# What you should do
Beginning with the first line below, please repeat the material exactly, ending with the line that includes "translate([0, 0, glass_w_top - glass_t])".

——

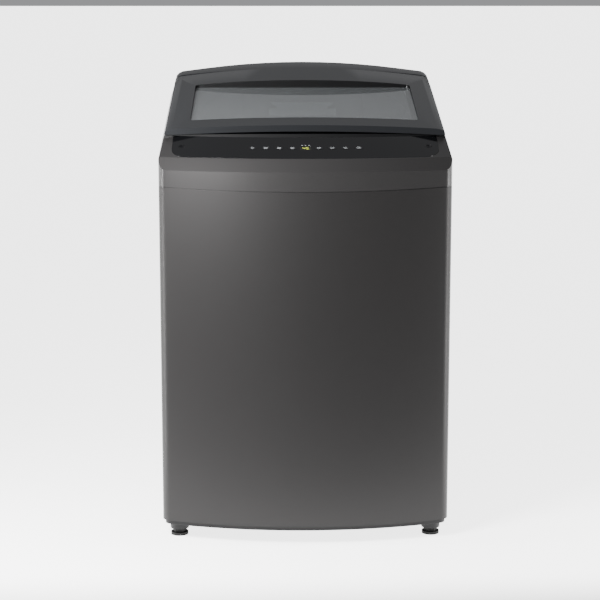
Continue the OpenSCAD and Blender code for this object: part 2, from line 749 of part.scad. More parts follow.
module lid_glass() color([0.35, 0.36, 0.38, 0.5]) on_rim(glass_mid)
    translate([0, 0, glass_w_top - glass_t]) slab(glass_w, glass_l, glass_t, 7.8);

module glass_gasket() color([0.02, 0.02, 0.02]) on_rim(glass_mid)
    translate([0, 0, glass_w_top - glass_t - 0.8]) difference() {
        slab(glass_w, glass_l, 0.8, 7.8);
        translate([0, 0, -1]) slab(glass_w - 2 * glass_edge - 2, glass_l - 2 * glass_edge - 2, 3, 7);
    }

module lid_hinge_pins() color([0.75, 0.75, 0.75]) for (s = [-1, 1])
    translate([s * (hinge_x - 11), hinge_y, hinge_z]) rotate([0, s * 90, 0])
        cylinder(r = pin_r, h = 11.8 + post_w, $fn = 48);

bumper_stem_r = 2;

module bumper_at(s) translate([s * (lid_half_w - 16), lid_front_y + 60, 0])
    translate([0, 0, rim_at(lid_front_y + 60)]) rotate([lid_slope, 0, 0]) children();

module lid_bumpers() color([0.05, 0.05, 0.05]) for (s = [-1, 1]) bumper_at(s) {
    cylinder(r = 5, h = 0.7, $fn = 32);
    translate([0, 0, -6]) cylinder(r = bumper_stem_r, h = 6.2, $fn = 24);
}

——

# Complete output
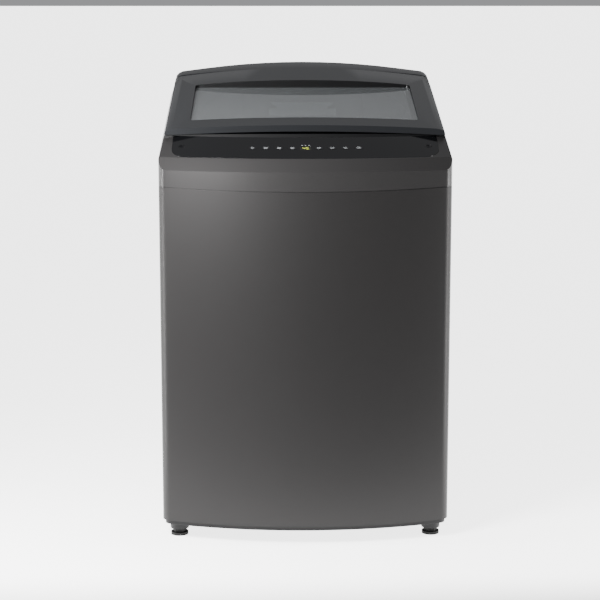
Continue the OpenSCAD and Blender code for this object: part 2, from line 749 of part.scad. More parts follow.
module lid_glass() color([0.35, 0.36, 0.38, 0.5]) on_rim(glass_mid)
    translate([0, 0, glass_w_top - glass_t]) slab(glass_w, glass_l, glass_t, 7.8);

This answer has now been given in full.